Sometimes I wonder what on earth I was thinking…
Let’s get married, move to the country and have four kids. Why don’t I stop working, stay at home with the kids, and do all the house work while you work ridiculous shifts. Why don’t we get a nice mortgage, an old house and just enough money to scrape by.
Yep… lets make those choices and then try and find a way to enjoy every minute.
Except I don’t enjoy every minute. Some days I don’t enjoy any minutes.
Sometimes all I see is the laundry that needs to be done, the dishwasher that needs to be emptied and the dinner that needs to be cooked.

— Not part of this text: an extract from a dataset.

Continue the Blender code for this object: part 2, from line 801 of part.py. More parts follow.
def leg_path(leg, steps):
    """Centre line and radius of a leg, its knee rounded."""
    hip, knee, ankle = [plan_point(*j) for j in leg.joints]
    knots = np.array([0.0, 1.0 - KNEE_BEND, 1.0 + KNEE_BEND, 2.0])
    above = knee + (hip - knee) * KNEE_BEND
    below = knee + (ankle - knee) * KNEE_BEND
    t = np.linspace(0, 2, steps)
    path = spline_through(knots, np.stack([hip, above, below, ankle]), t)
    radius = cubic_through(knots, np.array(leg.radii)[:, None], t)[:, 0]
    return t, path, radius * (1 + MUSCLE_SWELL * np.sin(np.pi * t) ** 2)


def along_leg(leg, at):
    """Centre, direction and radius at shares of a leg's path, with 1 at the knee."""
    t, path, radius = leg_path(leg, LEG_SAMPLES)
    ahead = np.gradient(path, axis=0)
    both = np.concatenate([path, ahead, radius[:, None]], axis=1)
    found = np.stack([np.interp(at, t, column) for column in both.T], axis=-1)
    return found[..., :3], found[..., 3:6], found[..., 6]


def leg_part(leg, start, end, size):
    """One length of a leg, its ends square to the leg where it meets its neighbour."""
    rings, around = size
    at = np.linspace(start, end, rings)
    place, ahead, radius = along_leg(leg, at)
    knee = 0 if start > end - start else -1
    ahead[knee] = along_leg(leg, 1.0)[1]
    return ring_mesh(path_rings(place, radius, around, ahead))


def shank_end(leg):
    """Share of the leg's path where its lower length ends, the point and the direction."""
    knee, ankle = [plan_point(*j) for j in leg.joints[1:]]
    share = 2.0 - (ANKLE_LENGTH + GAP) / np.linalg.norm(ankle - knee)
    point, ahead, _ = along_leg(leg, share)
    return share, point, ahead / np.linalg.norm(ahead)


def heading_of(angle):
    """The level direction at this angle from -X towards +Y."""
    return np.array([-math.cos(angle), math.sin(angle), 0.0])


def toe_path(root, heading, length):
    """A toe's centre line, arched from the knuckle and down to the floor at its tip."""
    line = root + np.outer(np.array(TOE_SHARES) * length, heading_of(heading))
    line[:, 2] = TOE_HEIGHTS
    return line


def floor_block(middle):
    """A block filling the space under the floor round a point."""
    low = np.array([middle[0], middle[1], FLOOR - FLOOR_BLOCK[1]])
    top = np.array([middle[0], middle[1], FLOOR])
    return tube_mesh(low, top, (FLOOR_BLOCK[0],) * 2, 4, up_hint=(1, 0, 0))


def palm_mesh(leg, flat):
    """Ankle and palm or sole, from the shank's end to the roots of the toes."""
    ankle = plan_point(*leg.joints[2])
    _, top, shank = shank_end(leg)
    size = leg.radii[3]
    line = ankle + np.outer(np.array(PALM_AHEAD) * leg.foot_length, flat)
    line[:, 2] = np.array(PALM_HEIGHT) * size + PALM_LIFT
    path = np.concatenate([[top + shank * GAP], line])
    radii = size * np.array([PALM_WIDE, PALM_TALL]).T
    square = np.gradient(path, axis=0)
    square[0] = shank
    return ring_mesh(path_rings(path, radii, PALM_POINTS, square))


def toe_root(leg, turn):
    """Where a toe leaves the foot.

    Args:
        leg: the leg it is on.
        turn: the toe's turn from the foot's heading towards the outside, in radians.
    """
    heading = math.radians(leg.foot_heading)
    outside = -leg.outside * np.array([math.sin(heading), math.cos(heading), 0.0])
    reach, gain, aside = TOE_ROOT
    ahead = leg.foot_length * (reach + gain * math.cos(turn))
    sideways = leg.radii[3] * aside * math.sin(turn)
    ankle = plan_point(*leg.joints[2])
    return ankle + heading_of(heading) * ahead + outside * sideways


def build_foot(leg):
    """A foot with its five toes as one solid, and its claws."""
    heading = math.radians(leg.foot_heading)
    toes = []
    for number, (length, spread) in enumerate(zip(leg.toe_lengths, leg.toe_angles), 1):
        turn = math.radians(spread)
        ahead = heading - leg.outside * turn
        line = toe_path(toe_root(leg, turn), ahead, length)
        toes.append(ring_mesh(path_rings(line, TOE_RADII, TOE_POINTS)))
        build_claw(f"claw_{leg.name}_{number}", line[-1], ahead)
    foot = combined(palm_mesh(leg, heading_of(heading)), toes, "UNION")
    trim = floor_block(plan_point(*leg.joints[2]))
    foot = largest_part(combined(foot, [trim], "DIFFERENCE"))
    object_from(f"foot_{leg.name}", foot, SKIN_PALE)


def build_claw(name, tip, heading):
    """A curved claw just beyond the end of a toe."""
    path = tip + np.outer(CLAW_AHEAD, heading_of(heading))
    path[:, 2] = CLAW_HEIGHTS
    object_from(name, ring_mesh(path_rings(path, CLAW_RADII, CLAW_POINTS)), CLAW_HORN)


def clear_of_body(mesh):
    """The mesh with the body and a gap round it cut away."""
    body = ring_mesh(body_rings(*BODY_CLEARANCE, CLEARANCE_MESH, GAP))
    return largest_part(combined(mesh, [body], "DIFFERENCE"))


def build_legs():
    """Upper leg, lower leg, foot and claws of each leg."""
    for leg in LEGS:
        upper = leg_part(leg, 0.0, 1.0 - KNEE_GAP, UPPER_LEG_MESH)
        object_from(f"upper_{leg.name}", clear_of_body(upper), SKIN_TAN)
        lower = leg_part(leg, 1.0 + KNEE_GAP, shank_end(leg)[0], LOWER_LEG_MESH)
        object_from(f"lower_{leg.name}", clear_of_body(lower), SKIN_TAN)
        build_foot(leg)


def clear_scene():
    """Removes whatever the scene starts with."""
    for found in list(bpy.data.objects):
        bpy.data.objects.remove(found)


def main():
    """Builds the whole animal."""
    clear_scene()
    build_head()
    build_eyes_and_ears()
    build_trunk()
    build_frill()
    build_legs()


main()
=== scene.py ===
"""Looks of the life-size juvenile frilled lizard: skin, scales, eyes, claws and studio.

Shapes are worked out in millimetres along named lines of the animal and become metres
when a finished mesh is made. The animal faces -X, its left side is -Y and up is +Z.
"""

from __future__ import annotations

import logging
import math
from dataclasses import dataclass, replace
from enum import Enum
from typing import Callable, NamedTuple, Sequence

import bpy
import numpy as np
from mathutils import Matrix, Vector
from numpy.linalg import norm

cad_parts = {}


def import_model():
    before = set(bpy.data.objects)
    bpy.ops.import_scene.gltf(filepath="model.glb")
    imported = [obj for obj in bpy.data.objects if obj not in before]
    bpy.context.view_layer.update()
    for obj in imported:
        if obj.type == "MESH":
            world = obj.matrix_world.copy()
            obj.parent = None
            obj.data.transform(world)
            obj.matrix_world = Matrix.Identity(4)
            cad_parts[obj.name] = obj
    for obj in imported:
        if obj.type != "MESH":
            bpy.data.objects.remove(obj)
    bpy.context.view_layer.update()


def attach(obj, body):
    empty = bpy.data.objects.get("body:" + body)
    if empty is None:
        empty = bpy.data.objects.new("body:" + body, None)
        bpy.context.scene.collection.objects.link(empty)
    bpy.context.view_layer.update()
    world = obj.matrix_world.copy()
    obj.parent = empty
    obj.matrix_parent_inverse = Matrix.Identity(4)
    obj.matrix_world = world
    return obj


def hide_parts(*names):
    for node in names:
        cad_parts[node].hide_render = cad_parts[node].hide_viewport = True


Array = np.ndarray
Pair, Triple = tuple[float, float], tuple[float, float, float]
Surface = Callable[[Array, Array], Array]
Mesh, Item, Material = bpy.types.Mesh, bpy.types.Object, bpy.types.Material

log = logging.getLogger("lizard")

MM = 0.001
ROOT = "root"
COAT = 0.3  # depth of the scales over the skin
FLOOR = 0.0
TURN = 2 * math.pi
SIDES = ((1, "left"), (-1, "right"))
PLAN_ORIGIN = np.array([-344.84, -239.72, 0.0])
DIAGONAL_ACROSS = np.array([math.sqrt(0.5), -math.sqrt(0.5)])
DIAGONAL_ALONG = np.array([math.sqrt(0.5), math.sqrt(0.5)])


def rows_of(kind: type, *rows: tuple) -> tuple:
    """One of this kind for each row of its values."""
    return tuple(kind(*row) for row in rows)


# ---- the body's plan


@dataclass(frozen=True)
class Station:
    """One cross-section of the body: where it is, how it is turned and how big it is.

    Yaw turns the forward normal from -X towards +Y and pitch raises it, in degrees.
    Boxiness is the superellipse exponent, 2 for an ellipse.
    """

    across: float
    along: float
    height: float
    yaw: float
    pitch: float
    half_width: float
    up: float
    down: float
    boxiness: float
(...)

Sometimes there is just this too small house, filled with too much stuff that is always messy.
Sometimes the all the girls do is roll their eyes, all the big boy does is sulk and all the little boy does is howl. Sometimes there is just four whining children who are driving me insane.
Sometimes all I see when I look at my life is a big pile of stuff I don’t really want to do, see, or hear. Sometimes that makes me feel terrible.
But sometimes…
Sometimes I see the beautiful old lead light windows, and I hear the frogs and I know how lucky we are to live here.

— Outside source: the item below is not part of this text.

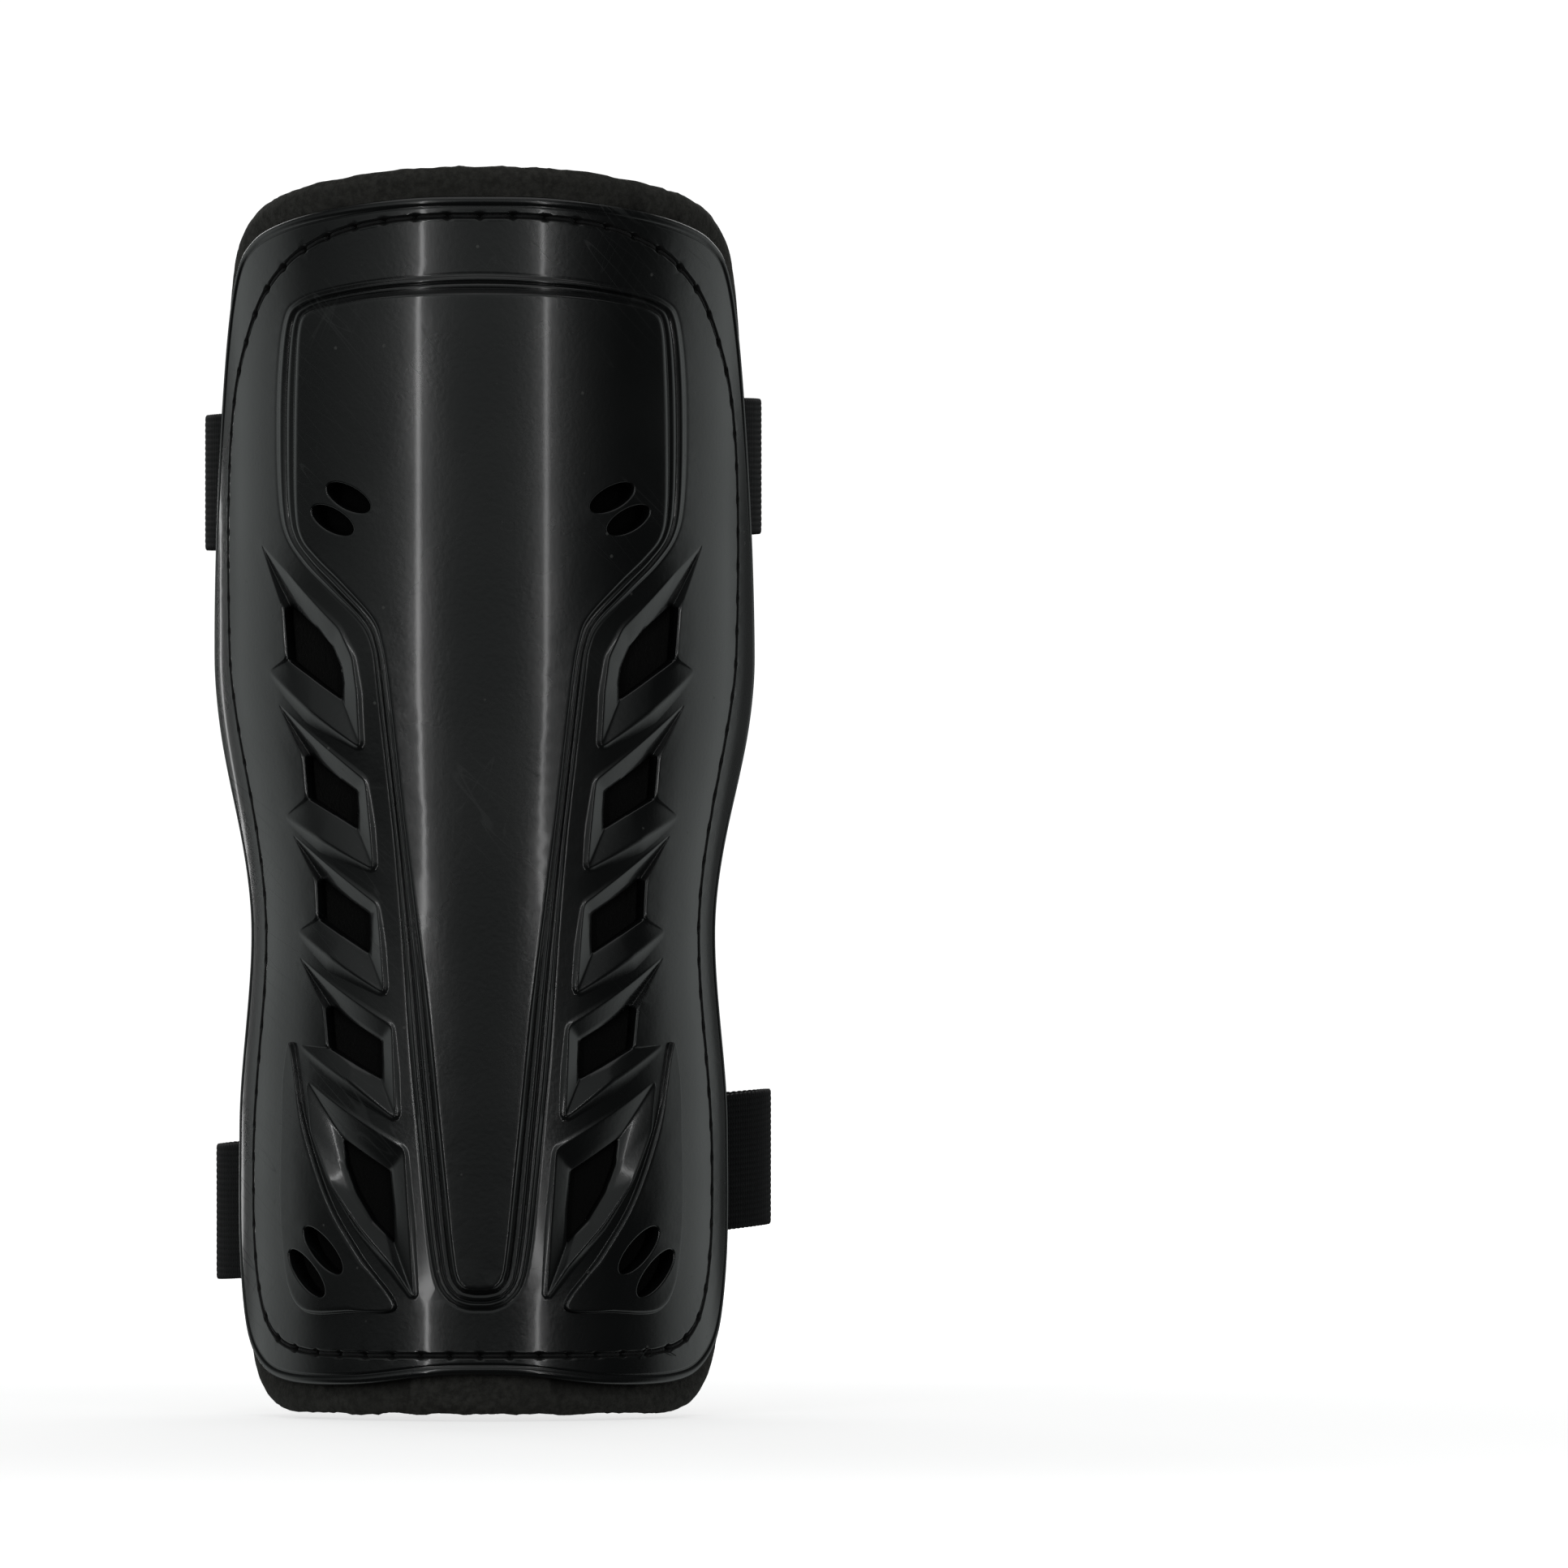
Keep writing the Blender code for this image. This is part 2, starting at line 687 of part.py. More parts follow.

Sometimes I see all the things that we have and I know how lucky we are to have all that we need.
Sometimes I see my husband in those minutes before I get up and he goes to bed and I know how lucky we are that he has a decent job and how lucky I am to have a partner in life.
Sometimes I see my girls and I remember the days, before they were born, when I steeled myself against the likelihood that they would not survive and I know how lucky we are.
Sometimes I pick up my howling baby and as he snuggles against my chest he pats me on the back and I know I am loved.
Sometimes I hear my bog boy whisper in my ear “I love you Mum” and I know how beautiful my life is.
Sometimes I don’t love every single minute of my life, but sometimes I remember that I don’t have to love every minute to be happy.
Sometimes I remember that for every minute I don’t enjoy there will be another one that I do.
Sometimes those minutes remind me how lucky I am and how wonderful life is, and for those minutes, I am thankful.
For my friend Kate at Kate Says Stuff and her Thankful Thursday.
What a lovely reflection of how many of us often feel! Thanks for this one Kate – will definitely keep a copy of this post for those special days when things aren’t feeling so fab. Cheers.